++++ Supplied data ++++

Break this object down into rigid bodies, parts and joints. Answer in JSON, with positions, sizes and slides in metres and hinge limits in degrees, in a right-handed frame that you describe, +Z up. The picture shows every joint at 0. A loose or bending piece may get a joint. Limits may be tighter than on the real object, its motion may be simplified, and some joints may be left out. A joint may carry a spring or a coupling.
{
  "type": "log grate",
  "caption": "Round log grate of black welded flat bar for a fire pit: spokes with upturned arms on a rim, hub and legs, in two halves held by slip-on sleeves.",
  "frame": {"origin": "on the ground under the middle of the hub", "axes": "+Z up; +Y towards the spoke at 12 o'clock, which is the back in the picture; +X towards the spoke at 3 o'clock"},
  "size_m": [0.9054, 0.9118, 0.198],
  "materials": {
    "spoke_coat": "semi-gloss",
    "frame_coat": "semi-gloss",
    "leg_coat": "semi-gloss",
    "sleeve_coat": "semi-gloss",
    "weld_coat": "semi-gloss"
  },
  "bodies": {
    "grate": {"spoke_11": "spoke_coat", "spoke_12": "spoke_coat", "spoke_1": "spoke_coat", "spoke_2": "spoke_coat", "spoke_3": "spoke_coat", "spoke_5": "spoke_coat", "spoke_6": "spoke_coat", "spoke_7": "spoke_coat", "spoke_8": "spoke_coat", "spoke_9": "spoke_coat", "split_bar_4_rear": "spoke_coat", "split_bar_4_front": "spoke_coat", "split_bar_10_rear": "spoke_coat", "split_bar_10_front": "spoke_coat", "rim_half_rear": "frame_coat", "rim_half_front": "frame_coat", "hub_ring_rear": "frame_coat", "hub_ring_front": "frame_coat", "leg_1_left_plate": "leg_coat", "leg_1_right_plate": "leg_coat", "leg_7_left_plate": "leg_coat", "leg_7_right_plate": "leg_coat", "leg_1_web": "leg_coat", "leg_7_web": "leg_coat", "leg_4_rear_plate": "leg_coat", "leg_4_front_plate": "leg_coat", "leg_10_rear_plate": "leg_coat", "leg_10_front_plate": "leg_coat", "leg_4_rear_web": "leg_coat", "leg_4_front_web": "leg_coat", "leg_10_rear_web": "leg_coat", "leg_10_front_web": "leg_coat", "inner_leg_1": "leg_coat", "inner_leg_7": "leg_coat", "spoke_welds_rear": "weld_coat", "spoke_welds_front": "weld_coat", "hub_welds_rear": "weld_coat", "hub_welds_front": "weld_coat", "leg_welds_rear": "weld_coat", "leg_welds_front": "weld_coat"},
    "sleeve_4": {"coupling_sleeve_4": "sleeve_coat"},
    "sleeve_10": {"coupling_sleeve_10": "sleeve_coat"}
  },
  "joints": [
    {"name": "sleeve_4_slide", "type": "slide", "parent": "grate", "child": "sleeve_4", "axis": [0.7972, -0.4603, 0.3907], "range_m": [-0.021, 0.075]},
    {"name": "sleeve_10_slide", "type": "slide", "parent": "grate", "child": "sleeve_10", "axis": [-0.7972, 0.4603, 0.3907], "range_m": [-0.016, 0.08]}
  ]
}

++++
++++ Supplied data ++++

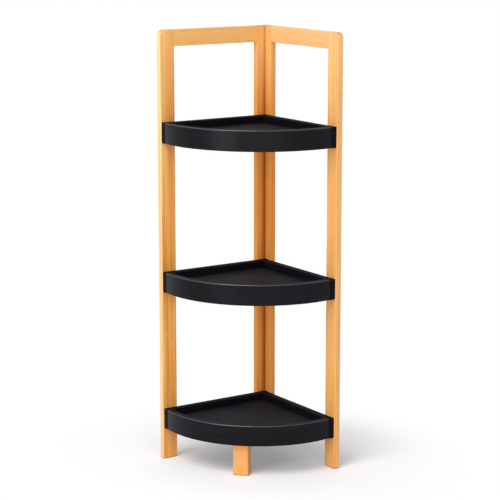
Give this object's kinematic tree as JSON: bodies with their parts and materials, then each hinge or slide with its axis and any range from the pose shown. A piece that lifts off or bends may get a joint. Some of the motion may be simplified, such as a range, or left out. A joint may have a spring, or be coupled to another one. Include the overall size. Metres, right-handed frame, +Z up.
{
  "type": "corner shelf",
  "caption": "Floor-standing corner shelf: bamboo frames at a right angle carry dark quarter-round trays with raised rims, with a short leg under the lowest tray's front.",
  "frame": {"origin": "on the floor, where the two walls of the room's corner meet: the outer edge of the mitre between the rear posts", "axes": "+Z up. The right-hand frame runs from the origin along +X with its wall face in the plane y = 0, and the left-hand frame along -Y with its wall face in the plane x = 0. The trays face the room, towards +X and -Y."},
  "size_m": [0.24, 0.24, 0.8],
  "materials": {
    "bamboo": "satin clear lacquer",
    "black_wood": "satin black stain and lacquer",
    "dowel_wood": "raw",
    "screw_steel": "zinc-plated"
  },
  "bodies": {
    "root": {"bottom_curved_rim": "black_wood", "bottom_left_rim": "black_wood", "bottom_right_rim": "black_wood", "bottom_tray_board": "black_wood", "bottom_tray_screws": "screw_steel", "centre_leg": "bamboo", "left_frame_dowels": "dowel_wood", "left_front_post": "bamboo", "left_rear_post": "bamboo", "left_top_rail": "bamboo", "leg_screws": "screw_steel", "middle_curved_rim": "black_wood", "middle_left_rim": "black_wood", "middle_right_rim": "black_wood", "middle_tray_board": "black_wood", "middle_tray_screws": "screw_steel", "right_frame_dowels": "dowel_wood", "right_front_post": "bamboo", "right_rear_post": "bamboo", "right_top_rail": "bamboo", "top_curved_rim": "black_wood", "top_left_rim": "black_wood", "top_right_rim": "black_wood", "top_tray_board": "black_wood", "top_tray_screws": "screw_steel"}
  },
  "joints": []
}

++++
++++ Supplied data ++++

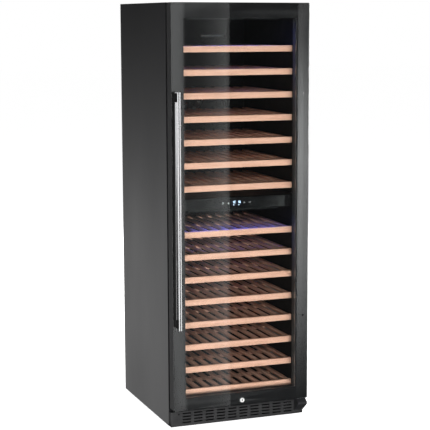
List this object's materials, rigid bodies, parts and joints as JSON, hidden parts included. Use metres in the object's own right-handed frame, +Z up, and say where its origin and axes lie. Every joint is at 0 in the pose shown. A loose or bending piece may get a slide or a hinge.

++++

Return from the data every line that holds "rigid".

Break this object down into rigid bodies, parts and joints. Answer in JSON, with positions, sizes and slides in metres and hinge limits in degrees, in a right-handed frame that you describe, +Z up. The picture shows every joint at 0. A loose or bending piece may get a joint. Limits may be tighter than on the real object, its motion may be simplified, and some joints may be left out. A joint may carry a spring or a coupling.
List this object's materials, rigid bodies, parts and joints as JSON, hidden parts included. Use metres in the object's own right-handed frame, +Z up, and say where its origin and axes lie. Every joint is at 0 in the pose shown. A loose or bending piece may get a slide or a hinge.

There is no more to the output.